小型語言模型的代碼引導推理：評估可執行的MCQA框架

摘要

多選問答基準測試通常將小型語言模型（SLMs）評估為直接回答者，但已部署的語言模型系統越來越依賴於外部支架，例如工具、程式碼及重複的模型調用。我們引入程式碼引導推理（Code-Guided Reasoning, CGR），這是一種評估協議與生成的程式資源，用以衡量可執行的推理支架何時能提升SLM在多選問答任務上的表現。CGR標準化了六個組件：標準化的項目介面、直接求解提示、生成器提示、Python支架、求解器調用與提取輔助函式，以及三通道結果記錄。在從本地準備的多選問答組合包與六個元數據註冊的求解器模型中取得的20,498條保留結果行中，觀察到的非零基線分區顯示：宏觀輔助準確率為66.21%，而直接準確率為38.11%，兩者相差+28.10個百分點，成對自助區間為[20.32, 36.43]。在更嚴格的Ab > 30%直接信號閘條件下，宏觀差異縮小為+14.11個百分點。這些估計值屬於描述性統計。輔助推理使用了較大的求解器調用預算，答案提取較為脆弱，Time-MQA中觀察到性能倒退，且部分生成的程式違反了無硬編碼指令。CGR提供了解釋這些結果所需的追蹤套件，包括直接、輔助與生成器端答案、分區定義、生成的程式、回應元數據以及審核。

English

Multiple-choice QA benchmarks usually evaluate small language models (SLMs) as direct answerers, but deployed language-model systems increasingly rely on external scaffolds such as tools, code, and repeated model calls. We introduce Code-Guided Reasoning (CGR), an evaluation protocol and generated-program resource for measuring when executable reasoning scaffolds improve SLM performance on MCQA tasks.
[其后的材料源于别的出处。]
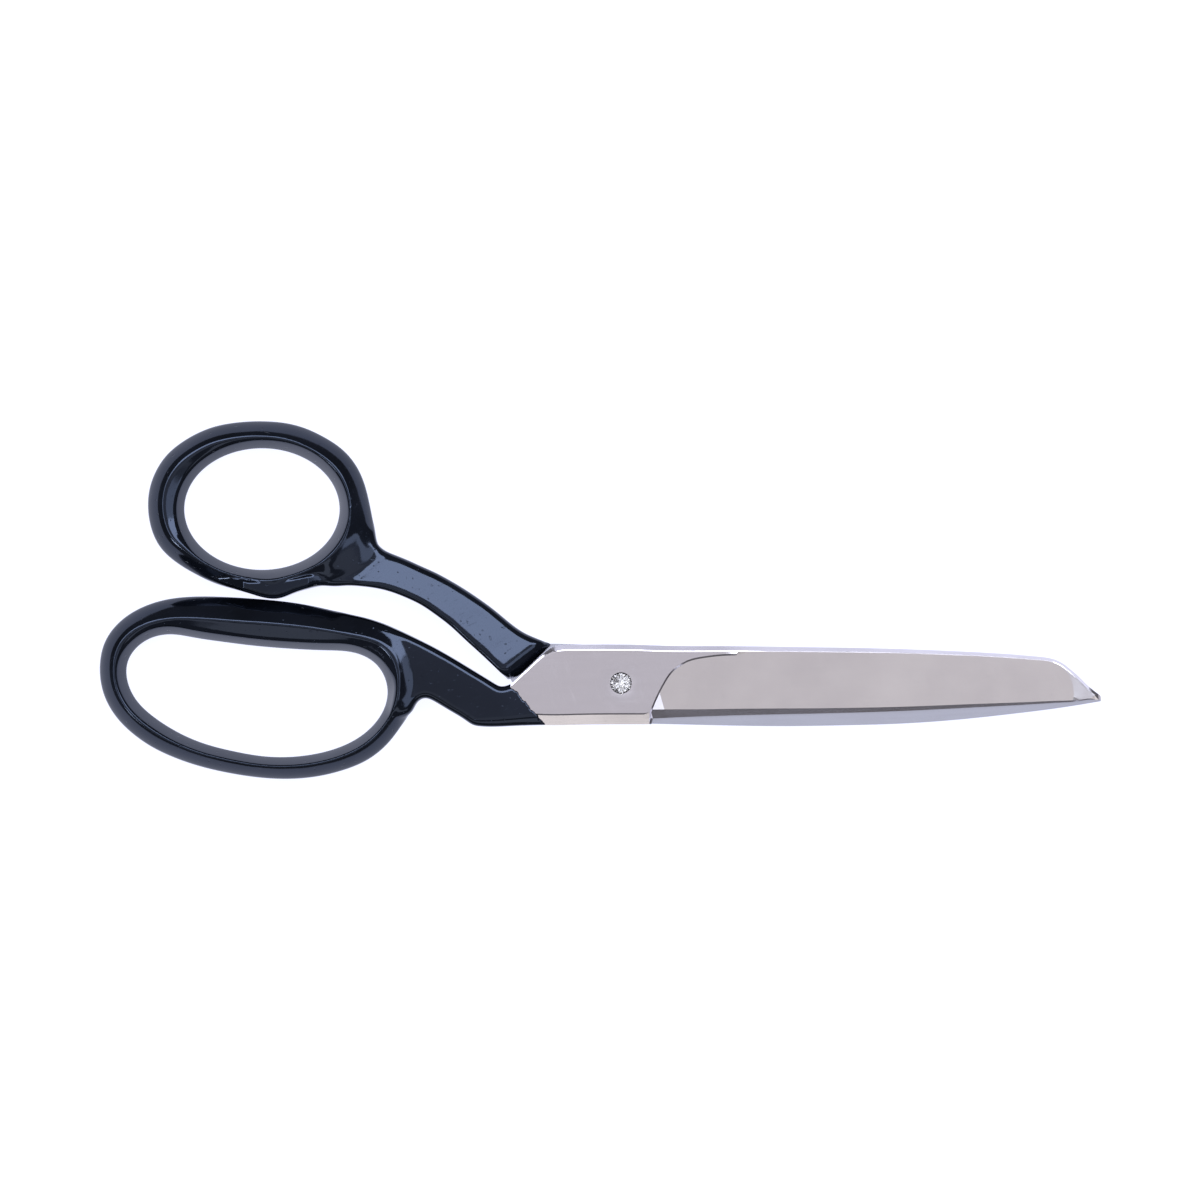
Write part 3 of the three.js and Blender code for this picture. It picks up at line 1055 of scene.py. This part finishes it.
    def relief(self) -> Relief:
        """The blade as a shaped plate."""
        inner, outer = self.spine_widths(self.spine_path[:, 0])
        bevel = np.interp(self.edge_path[:, 0], *self.EDGE_BEVEL)
        chamfer = np.full(len(self.foot_path), self.FOOT_WIDTH)
        band_edge = np.vstack([self.ground_from - (0, self.BAND_TAIL), self.runout])
        creases = [
            self.inset(self.spine_path, inner),
            self.inset(self.spine_path, outer),
            self.inset(self.foot_path, chamfer),
            self.inset(self.foot_path, chamfer + self.GROOVE_WIDTH),
            self.inset(self.edge_path, bevel),
            np.vstack([self.ground_from - (0, self.RUNOUT_TAIL), self.runout]),
            self.inset(band_edge, np.full(len(band_edge), self.RUNOUT_BAND)),
            self.end.line(-self.STEP_FROM),
            self.end.line(-self.STEP_FROM - self.STEP_WIDTH),
        ]
        creases += [smooth_path(line) for line in (self.tip_line, self.choil_line) if line]
        turn = np.linspace(0, 2 * math.pi, 49)[:-1]
        circle = np.column_stack([np.cos(turn), np.sin(turn)])
        for radius in (self.pivot_radius + self.HOLE_COLLAR, *self.DISH_CREASES, self.DISH_RADIUS):
            creases.append(np.vstack([circle, circle[:1]]) * radius)
        lines = [c[is_inside(self.outline, c) & (c[:, 0] < self.CREASES_TO)] for c in creases if len(c) > 1]
        return Relief(self.outline, lines, [circle * self.pivot_radius], self.FLOOR, self.top)


FINGER_END = EnamelEnd(
    heel=(-22.6, -0.15), foot=(-15.3, -8.7), shoulder=((-22.5, -0.2), (-15.2, -7.6)), blade_side=1,
)
THUMB_END = EnamelEnd(
    heel=(-23.1, 0.5), foot=(-15.4, 8.45), shoulder=((-22.2, -0.15), (-15.2, 6.35)), blade_side=-1,
)
THUMB_END_TURNED = EnamelEnd(
    heel=(-23.1, -0.5), foot=(-15.4, -8.45), shoulder=((-22.45, -0.1), (-15.45, -6.6)), blade_side=1,
)
FRONT_BLADE = dict(
    back=[(-22.2, 0.0), (-16.9, 4.9)],
    spine=[
        (-15.4, 6.3), (-13.9, 7.35), (-12, 7.75), (-9, 7.84), (3, 7.79), (9, 7.6), (21, 7.52), (33, 7.38),
        (45, 7.2), (57, 6.93), (69, 6.45), (75, 6.15), (81, 5.75), (85, 5.4), (88, 5.0), (90, 4.28),
        (92, 2.84), (94, 1.1), (96, -0.85), (98.25, -2.6),
    ],
    edge=[
        (98.35, -3.3), (97.2, -3.45), (94, -3.75), (89.5, -4.08), (85, -4.35), (75, -4.9), (57, -5.8),
        (28, -6.55), (16, -6.9), (6.55, -7.3),
    ],
    foot=[(6.2, -8.45), (0, -8.45), (-9, -8.55), (-15.0, -8.62), (-17.8, -8.5)],
    tang=[(-20.3, -6.5), (-22.6, -3.8), (-23.6, -2.4)],
    tip_line=[(88.6, 4.0), (91.2, 2.25), (92.3, 0.37), (92.8, -2.8)],
    choil_line=[(9.1, -6.2), (7.9, -1.9)],
    pivot_radius=2.2,
)
REAR_BLADE = dict(
    back=[(-22.2, 0.0), (-16.9, 5.3)],
    spine=[
        (-15.7, 6.5), (-14.2, 7.7), (-12, 8.2), (-6, 8.3), (6, 8.4), (21, 8.75), (33, 8.9), (45, 8.75),
        (57, 8.4), (69, 7.58), (81, 6.3), (90, 5.15), (98.4, 3.8),
    ],
    edge=[(98.4, 3.3), (96, 2.45), (90, 0.3), (75, -2.4), (57, -3.9), (28, -5.2), (6.55, -6.0)],
    foot=[(6.2, -7.45), (-4, -7.7), (-14.2, -8.0), (-17.0, -8.0)],
    tang=[(-19.8, -6.6), (-22.4, -4.0), (-23.6, -2.4)],
    pivot_radius=2.7,
)


# Edges of a blade's facets that turn by more than this many degrees stay sharp.
BLADE_CREASE = 4.0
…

CGR standardizes six components: a normalized item interface, a direct solver prompt, a generator prompt, a Python scaffold, solver-call and extraction helpers, and a three-channel result record. On 20,498 retained result rows from a locally prepared MCQA bundle and six metadata-registered solver models, the observed non-zero-baseline partition shows 66.21% macro assisted accuracy versus 38.11% direct accuracy, a +28.10 percentage-point difference with a pair-bootstrap interval of [20.32, 36.43]. Under a stricter Ab > 30% direct-signal gate, the macro difference is +14.11 points. These estimates are descriptive. Assisted inference uses a larger solver-call budget, answer extraction is brittle, Time-MQA contains the observed regressions, and some generated programs violate the no-hard-coding instruction. CGR provides the trace package needed to interpret these results, including direct, assisted, and generator-side answers, partition definitions, generated programs, response metadata, and audits.